**TASK INSTRUCTIONS:**
Below are entries. Reproduce exactly the lines between the line holding "Keep writing the" and the line holding "MARK_RISE = 0.012", inclusive, and only those.

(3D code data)
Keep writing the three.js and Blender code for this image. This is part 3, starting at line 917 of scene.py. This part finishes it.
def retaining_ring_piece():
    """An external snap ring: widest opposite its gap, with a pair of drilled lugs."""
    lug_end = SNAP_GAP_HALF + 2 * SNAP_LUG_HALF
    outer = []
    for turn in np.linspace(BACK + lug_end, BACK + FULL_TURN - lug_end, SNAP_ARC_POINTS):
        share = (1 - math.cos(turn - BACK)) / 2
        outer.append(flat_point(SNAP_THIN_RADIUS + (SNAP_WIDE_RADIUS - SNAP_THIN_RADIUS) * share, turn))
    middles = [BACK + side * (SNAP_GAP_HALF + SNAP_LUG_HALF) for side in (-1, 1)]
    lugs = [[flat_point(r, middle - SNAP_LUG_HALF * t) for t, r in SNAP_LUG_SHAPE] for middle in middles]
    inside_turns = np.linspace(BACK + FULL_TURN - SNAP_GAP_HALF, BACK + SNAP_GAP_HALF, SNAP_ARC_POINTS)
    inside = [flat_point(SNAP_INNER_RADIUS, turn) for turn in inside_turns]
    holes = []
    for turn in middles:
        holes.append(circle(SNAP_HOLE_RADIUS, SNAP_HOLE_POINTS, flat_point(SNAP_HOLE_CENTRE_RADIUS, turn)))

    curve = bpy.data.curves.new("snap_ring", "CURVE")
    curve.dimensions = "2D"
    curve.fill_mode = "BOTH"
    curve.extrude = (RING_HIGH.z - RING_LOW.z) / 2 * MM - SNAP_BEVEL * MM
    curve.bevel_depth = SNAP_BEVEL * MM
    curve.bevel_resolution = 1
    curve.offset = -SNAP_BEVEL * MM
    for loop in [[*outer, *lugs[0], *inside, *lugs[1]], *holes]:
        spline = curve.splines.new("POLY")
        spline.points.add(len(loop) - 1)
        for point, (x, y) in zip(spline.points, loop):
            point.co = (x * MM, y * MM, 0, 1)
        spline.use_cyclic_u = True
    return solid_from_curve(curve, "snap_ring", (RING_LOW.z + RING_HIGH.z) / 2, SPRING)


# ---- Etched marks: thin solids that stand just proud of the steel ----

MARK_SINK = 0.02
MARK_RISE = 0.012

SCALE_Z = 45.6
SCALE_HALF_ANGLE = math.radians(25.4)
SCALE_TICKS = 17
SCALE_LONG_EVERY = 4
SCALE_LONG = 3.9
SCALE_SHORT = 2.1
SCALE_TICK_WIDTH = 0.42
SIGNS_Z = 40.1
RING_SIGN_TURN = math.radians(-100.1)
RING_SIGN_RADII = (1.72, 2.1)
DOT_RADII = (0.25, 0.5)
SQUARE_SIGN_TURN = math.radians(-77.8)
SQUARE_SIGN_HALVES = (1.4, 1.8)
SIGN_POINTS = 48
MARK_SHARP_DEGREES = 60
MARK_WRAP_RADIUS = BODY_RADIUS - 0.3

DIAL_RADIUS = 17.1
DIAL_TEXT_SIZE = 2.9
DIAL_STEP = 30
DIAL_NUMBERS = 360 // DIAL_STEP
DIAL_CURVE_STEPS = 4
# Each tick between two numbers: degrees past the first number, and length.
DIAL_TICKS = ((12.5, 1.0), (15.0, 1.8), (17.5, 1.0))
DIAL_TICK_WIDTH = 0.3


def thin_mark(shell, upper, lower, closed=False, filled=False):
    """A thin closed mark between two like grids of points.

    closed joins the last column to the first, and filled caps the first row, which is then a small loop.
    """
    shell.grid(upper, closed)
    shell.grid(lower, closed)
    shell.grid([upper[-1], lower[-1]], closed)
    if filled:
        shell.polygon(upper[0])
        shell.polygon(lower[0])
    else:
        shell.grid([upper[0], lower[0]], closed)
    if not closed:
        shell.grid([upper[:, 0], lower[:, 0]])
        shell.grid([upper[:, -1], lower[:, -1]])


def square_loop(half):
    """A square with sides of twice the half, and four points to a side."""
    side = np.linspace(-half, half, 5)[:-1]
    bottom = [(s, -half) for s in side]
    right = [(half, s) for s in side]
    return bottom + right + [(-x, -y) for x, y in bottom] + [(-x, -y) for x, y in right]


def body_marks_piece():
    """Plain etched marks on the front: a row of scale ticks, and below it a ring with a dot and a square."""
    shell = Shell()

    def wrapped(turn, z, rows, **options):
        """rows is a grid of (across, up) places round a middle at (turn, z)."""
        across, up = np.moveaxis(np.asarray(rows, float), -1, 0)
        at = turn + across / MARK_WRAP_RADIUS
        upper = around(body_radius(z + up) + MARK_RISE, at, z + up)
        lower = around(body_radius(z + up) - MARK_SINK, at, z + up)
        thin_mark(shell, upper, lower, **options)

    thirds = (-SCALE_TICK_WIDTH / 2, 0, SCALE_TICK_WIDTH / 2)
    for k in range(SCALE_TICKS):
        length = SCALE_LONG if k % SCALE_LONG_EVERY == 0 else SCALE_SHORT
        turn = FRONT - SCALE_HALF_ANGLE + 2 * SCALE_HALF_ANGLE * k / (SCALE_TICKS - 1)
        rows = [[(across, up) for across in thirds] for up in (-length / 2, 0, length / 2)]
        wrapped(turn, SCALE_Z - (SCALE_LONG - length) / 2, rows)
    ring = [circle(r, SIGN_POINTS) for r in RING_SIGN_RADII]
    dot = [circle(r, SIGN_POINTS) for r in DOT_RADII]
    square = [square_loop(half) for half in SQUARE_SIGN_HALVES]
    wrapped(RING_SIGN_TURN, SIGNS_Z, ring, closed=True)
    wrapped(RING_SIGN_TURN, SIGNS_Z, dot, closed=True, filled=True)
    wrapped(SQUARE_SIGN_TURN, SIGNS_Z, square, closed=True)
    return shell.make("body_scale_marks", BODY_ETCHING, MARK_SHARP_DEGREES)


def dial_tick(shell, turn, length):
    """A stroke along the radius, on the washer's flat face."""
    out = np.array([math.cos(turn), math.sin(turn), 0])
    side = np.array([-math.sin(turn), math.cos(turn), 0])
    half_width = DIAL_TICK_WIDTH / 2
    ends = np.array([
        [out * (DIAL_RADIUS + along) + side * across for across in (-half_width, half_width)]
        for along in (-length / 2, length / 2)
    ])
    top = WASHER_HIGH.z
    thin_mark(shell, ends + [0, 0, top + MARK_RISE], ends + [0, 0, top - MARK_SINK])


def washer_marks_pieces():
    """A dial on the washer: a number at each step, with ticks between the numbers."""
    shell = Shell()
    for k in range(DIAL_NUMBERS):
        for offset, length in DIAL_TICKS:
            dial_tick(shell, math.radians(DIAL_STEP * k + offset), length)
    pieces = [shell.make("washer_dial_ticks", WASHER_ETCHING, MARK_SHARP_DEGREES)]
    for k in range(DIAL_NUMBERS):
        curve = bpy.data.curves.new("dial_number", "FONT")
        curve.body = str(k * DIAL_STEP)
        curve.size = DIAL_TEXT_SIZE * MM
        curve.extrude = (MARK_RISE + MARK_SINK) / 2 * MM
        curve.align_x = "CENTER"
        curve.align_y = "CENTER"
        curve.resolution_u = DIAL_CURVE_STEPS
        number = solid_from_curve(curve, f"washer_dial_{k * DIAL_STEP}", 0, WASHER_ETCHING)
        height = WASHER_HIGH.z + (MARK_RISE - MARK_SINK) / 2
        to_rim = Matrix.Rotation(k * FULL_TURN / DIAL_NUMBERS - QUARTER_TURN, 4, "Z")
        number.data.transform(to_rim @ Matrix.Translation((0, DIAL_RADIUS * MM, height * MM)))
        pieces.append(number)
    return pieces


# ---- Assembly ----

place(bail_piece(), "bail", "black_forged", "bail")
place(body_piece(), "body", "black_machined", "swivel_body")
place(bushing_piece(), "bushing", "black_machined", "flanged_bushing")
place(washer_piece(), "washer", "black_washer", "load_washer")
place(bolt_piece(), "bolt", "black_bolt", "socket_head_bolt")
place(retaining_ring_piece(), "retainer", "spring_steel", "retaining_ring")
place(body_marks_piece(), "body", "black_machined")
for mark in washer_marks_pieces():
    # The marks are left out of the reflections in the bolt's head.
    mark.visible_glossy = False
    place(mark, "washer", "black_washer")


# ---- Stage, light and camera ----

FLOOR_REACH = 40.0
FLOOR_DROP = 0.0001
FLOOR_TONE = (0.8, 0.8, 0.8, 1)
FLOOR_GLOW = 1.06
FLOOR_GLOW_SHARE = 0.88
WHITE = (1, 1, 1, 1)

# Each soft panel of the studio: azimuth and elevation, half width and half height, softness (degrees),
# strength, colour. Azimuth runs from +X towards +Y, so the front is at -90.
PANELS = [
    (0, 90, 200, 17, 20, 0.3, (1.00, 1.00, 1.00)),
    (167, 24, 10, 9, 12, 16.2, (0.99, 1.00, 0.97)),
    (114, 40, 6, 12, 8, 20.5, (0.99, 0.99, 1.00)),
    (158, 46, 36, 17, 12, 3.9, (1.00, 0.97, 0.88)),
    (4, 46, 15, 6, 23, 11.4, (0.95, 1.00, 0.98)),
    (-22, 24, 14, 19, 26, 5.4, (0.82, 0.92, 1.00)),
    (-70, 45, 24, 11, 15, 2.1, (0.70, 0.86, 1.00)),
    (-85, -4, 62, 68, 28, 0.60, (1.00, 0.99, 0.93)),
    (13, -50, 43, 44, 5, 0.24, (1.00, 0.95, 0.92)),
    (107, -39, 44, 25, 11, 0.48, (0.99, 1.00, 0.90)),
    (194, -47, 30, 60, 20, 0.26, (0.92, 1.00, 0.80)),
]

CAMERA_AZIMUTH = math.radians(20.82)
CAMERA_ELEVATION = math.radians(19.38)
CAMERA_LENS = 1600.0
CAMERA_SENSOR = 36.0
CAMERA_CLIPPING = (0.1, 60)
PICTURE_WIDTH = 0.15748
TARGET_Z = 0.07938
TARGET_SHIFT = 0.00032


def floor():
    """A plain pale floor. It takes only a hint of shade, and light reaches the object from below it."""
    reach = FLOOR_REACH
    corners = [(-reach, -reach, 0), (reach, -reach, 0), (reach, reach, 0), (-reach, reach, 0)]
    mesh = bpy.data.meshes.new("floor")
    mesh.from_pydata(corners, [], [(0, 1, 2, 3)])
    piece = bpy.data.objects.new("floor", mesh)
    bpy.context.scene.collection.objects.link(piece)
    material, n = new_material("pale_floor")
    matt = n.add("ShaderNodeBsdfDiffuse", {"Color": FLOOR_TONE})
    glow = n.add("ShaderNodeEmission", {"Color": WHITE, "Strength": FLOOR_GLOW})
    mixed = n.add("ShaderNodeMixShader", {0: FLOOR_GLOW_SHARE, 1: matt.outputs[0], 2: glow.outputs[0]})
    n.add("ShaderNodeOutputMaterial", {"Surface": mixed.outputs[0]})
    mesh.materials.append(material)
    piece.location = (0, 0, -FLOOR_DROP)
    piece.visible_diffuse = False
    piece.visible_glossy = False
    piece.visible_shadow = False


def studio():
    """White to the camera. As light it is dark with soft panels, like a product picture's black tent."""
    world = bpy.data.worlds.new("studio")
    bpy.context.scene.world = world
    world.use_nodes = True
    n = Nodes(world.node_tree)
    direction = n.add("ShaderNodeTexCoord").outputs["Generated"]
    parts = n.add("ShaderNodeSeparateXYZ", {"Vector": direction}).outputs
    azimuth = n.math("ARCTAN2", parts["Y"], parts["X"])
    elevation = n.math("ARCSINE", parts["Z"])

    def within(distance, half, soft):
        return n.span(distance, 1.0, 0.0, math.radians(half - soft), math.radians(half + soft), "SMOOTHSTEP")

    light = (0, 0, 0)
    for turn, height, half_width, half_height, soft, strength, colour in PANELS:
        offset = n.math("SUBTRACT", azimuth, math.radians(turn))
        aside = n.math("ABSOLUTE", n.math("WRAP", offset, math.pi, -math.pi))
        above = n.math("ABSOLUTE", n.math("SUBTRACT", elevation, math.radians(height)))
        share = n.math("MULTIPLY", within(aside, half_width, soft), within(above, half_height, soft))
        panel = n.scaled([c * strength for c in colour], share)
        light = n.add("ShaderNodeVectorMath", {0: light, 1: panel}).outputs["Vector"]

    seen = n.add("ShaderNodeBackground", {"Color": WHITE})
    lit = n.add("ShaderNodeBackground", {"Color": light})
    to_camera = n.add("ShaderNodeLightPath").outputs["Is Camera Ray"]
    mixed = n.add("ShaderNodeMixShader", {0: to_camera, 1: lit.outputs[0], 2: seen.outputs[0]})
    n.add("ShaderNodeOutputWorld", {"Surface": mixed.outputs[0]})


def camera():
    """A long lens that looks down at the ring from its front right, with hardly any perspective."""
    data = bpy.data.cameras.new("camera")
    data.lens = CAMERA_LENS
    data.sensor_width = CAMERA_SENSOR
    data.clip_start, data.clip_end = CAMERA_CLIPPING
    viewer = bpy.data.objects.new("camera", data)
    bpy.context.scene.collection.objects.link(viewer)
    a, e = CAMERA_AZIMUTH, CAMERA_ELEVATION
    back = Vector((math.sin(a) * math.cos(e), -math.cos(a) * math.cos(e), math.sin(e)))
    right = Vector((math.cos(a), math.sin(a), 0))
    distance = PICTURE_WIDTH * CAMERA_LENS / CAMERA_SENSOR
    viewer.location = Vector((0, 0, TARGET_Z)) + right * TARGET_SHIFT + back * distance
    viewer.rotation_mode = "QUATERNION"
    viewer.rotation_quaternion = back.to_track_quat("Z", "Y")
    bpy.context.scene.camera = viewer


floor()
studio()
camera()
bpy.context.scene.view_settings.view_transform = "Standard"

---

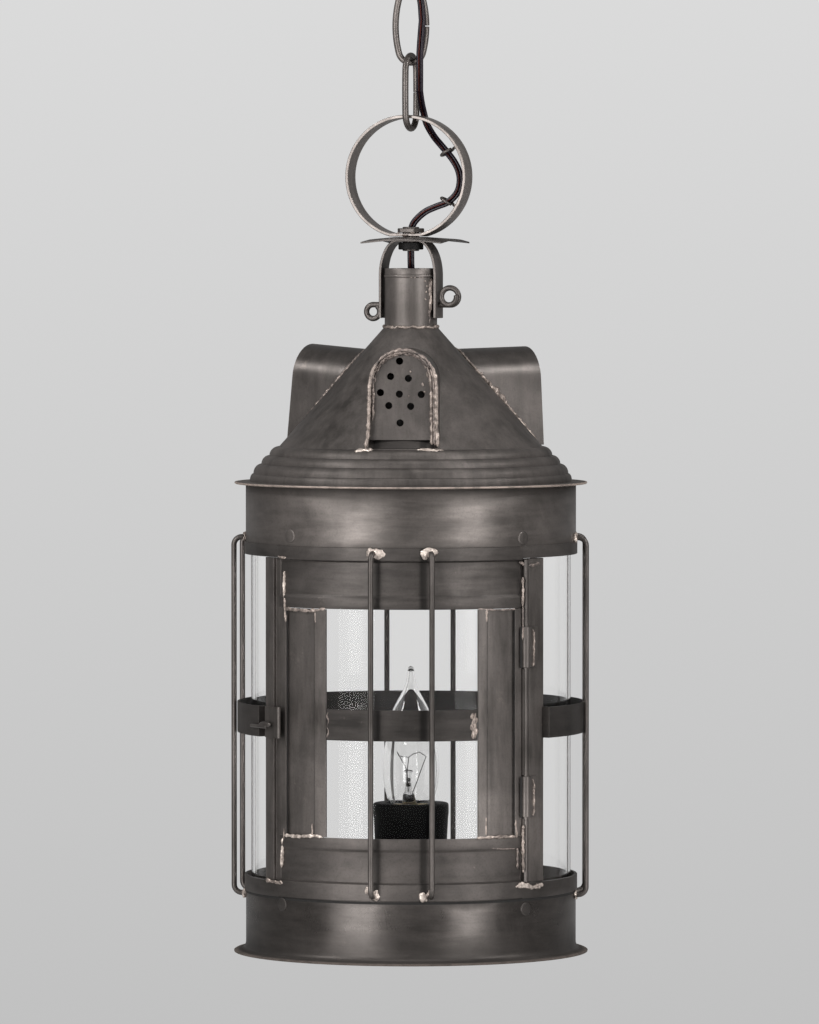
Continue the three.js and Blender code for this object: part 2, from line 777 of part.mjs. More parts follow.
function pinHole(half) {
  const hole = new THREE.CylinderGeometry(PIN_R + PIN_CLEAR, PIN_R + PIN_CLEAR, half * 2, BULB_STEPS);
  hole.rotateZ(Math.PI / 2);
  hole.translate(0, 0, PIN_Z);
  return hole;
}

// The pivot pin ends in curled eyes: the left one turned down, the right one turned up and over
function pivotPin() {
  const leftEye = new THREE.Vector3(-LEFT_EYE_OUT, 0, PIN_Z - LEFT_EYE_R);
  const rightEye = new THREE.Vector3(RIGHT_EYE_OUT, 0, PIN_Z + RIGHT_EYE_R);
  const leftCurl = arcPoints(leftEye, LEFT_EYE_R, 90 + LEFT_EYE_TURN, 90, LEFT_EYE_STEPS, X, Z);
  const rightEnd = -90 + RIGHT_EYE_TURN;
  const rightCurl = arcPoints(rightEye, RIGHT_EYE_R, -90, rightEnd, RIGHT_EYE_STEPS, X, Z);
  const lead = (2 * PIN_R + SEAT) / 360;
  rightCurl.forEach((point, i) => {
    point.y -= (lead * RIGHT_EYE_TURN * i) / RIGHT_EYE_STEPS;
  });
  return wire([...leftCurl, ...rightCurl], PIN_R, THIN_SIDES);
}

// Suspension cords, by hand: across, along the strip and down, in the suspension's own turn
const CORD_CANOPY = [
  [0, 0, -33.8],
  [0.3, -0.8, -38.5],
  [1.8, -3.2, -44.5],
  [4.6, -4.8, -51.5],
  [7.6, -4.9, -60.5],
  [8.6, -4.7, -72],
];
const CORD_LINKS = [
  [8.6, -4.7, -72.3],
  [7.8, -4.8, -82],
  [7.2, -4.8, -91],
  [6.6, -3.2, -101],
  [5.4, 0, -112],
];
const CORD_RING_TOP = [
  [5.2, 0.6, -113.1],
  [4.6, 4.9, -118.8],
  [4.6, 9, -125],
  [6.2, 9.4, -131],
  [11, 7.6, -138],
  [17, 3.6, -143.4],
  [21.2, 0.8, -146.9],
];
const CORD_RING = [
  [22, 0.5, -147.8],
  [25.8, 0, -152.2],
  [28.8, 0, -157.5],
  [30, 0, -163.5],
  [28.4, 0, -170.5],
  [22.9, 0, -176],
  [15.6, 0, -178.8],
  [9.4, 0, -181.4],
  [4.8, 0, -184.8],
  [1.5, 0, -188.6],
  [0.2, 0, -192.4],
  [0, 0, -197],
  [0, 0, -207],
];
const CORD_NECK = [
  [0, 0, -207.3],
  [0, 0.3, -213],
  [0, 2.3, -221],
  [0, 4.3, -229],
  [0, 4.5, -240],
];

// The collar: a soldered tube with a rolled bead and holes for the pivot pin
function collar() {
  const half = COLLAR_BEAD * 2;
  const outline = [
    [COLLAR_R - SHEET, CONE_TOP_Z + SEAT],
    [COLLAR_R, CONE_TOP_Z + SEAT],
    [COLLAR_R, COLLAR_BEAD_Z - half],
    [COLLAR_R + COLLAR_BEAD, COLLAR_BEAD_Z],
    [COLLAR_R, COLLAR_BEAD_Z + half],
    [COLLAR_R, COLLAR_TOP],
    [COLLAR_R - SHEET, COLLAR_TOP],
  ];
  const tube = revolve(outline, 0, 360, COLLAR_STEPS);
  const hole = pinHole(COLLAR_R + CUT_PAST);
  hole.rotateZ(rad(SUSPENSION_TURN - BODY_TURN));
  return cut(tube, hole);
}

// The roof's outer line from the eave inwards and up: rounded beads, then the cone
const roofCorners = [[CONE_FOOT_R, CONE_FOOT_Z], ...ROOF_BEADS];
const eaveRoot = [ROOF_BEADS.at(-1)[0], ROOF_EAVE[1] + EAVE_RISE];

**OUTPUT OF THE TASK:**
Keep writing the three.js and Blender code for this image. This is part 3, starting at line 917 of scene.py. This part finishes it.
def retaining_ring_piece():
    """An external snap ring: widest opposite its gap, with a pair of drilled lugs."""
    lug_end = SNAP_GAP_HALF + 2 * SNAP_LUG_HALF
    outer = []
    for turn in np.linspace(BACK + lug_end, BACK + FULL_TURN - lug_end, SNAP_ARC_POINTS):
        share = (1 - math.cos(turn - BACK)) / 2
        outer.append(flat_point(SNAP_THIN_RADIUS + (SNAP_WIDE_RADIUS - SNAP_THIN_RADIUS) * share, turn))
    middles = [BACK + side * (SNAP_GAP_HALF + SNAP_LUG_HALF) for side in (-1, 1)]
    lugs = [[flat_point(r, middle - SNAP_LUG_HALF * t) for t, r in SNAP_LUG_SHAPE] for middle in middles]
    inside_turns = np.linspace(BACK + FULL_TURN - SNAP_GAP_HALF, BACK + SNAP_GAP_HALF, SNAP_ARC_POINTS)
    inside = [flat_point(SNAP_INNER_RADIUS, turn) for turn in inside_turns]
    holes = []
    for turn in middles:
        holes.append(circle(SNAP_HOLE_RADIUS, SNAP_HOLE_POINTS, flat_point(SNAP_HOLE_CENTRE_RADIUS, turn)))

    curve = bpy.data.curves.new("snap_ring", "CURVE")
    curve.dimensions = "2D"
    curve.fill_mode = "BOTH"
    curve.extrude = (RING_HIGH.z - RING_LOW.z) / 2 * MM - SNAP_BEVEL * MM
    curve.bevel_depth = SNAP_BEVEL * MM
    curve.bevel_resolution = 1
    curve.offset = -SNAP_BEVEL * MM
    for loop in [[*outer, *lugs[0], *inside, *lugs[1]], *holes]:
        spline = curve.splines.new("POLY")
        spline.points.add(len(loop) - 1)
        for point, (x, y) in zip(spline.points, loop):
            point.co = (x * MM, y * MM, 0, 1)
        spline.use_cyclic_u = True
    return solid_from_curve(curve, "snap_ring", (RING_LOW.z + RING_HIGH.z) / 2, SPRING)


# ---- Etched marks: thin solids that stand just proud of the steel ----

MARK_SINK = 0.02
MARK_RISE = 0.012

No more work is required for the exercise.